[begin PROVIDED DATA]

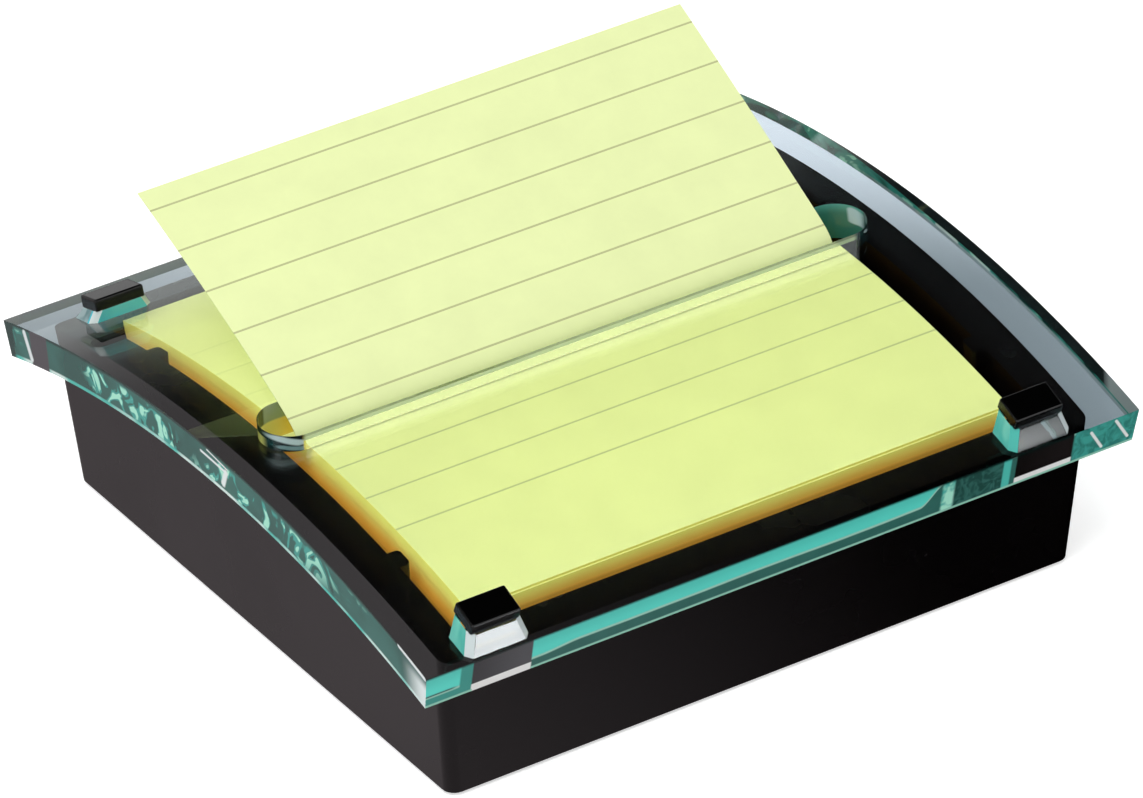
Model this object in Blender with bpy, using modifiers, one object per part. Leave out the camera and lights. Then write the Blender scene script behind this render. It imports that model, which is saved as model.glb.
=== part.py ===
"""Desk dispenser for square pop-up notes: a weighted black base, a note pad and a clear arched top.

Metres, +Z up. The origin is under the middle of the base, on the table.
X runs along the slot, and Y runs from the front to the back.
"""
import math

import bmesh
import bpy
from mathutils import Matrix, Vector
from mathutils.geometry import interpolate_bezier

# Notes
note_size = 0.1016
pad_thick = 0.0090
card_thick = 0.0006
sheet_thick = 0.0003
pad_offset = 0.0012
leaf_out = 0.0438
leaf_lean = math.radians(25.7)
leaf_foot_inset = 0.0061
leaf_foot_gap = 0.0006
leaf_bend = 0.0034

# Fit between pieces
seat_gap = 0.0003
overrun = 0.0020

# Arch shared by the clear top, the rim, the notes and the floor of the well
arch_radius = 0.2253

# Base shell
side_clearance = 0.0042
end_clearance = 0.0026
rim_side_width = 0.0063
rim_end_width = 0.0049
wall_draft_share = 0.083
base_corner = 0.0022
shell_wall = 0.0025
well_corner = 0.0012
cavity_corner = 0.0015
floor_thick = 0.0022
floor_room = 0.0031
rib_width = 0.0036
rib_depth = 0.0021
rib_spacing = 0.0710
rib_root = 0.0010
rib_corner = 0.0008

# Bottom cover, its screws and posts
cover_thick = 0.0028
post_radius = 0.0034
post_spacing_x = 0.0600
post_end_inset = 0.0080
screw_radius = 0.0011
screw_grip = 0.0060
screw_head_radius = 0.0029
screw_head_height = 0.0012
screw_sink = 0.0002
pilot_spare = 0.0010

# Ballast plate
ballast_thick = 0.0050
ballast_clearance = 0.0012
ballast_corner = 0.0030
ballast_post_clearance = 0.0006

# Feet
foot_radius = 0.0050
foot_proud = 0.0006
foot_seat_depth = 0.0013
foot_corner_inset = 0.0085
foot_edge = 0.0004

# Clear top
top_thick = 0.0064
top_side_overhang = 0.0053
top_end_overhang = 0.0055
top_side_taper = 0.0004
top_end_taper = 0.0014
slot_width = 0.0106
slot_end_clearance = 0.0007
slot_shift = -0.0005
tab_length = 0.0070
tab_thick = 0.0008
tab_depth = 0.0030
tab_root = 0.0010
tab_edge = 0.0004

# Corner blocks on the clear top, and their caps
boss_width = 0.0118
boss_depth = 0.0064
boss_height = 0.0040
boss_end_inset = 0.0160
boss_shift = -0.0024
boss_front_inset = 0.0003
boss_back_inset = 0.0086
boss_side_lean = 0.0012
boss_outer_lean = 0.0011
boss_front_drop_share = 0.40
boss_back_drop_share = 0.28
boss_chamfer = 0.0010
boss_root = 0.0003
cap_height = 0.0016
cap_border = 0.0002
cap_lean = 0.0002
cap_edge = 0.0005

# Facets
arch_steps = 40
corner_steps = 6
round_steps = 28
slot_steps = 28
bend_steps = 8
smooth_limit = math.radians(35)
weld_distance = 0.00001

# Stack of curved layers, from the clear top down to the floor of the well
rim_radius = arch_radius - seat_gap
sheet_radius = arch_radius - seat_gap
pad_radius = sheet_radius - sheet_thick - seat_gap
card_radius = pad_radius - pad_thick - seat_gap
floor_radius = card_radius - card_thick - seat_gap
floor_under_radius = floor_radius - floor_thick
top_radius = arch_radius + top_thick

# Plan sizes
note_half = note_size / 2
well_half_x = note_half + side_clearance
well_half_y = note_half + end_clearance
rim_half_x = well_half_x + rim_side_width
rim_half_y = well_half_y + rim_end_width
top_half_x = rim_half_x + top_side_overhang
top_half_y = rim_half_y + top_end_overhang

# Heights
skirt_z = foot_proud
cover_top_z = skirt_z + cover_thick
ballast_low_z = cover_top_z + seat_gap
ballast_top_z = ballast_low_z + ballast_thick
floor_end_z = ballast_top_z + floor_room
arch_centre_z = floor_end_z - math.sqrt(floor_under_radius ** 2 - well_half_y ** 2)
rim_crown_z = arch_centre_z + rim_radius
rim_end_z = arch_centre_z + math.sqrt(rim_radius ** 2 - rim_half_y ** 2)
sky_z = arch_centre_z + top_radius + overrun
pit_z = -overrun

# The walls lean outwards going up, so the base is smaller at its foot
base_half_x = rim_half_x - wall_draft_share * rim_crown_z
base_half_y = rim_half_y - wall_draft_share * rim_end_z
cavity_half_x = base_half_x - shell_wall
cavity_half_y = base_half_y - shell_wall
cover_half_x = cavity_half_x - seat_gap
cover_half_y = cavity_half_y - seat_gap
post_y = cavity_half_y - post_end_inset

# The back lip of the slot carries the popped note, whose foot stands inside the slot
lip_y = slot_shift + slot_width / 2
leaf_foot_y = lip_y - leaf_foot_inset


def arch_z(radius, y):
    """Height of a curved layer at the distance y from the middle."""
    return arch_centre_z + math.sqrt(radius ** 2 - y ** 2)


def four_corners(half_x, half_y):
    """Front left, front right, back left and back right, with their names."""
    for side_y, end in ((-1, "front"), (1, "back")):
        for side_x, side in ((-1, "left"), (1, "right")):
            yield f"{end}_{side}", side_x * half_x, side_y * half_y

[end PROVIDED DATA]

- **WORK TO BE COMPLETED**
Track down the lines that include the word "with" and copy them.

- **SOLUTION FOR THIS PROBLEM**
Model this object in Blender with bpy, using modifiers, one object per part. Leave out the camera and lights. Then write the Blender scene script behind this render. It imports that model, which is saved as model.glb.
    """Front left, front right, back left and back right, with their names."""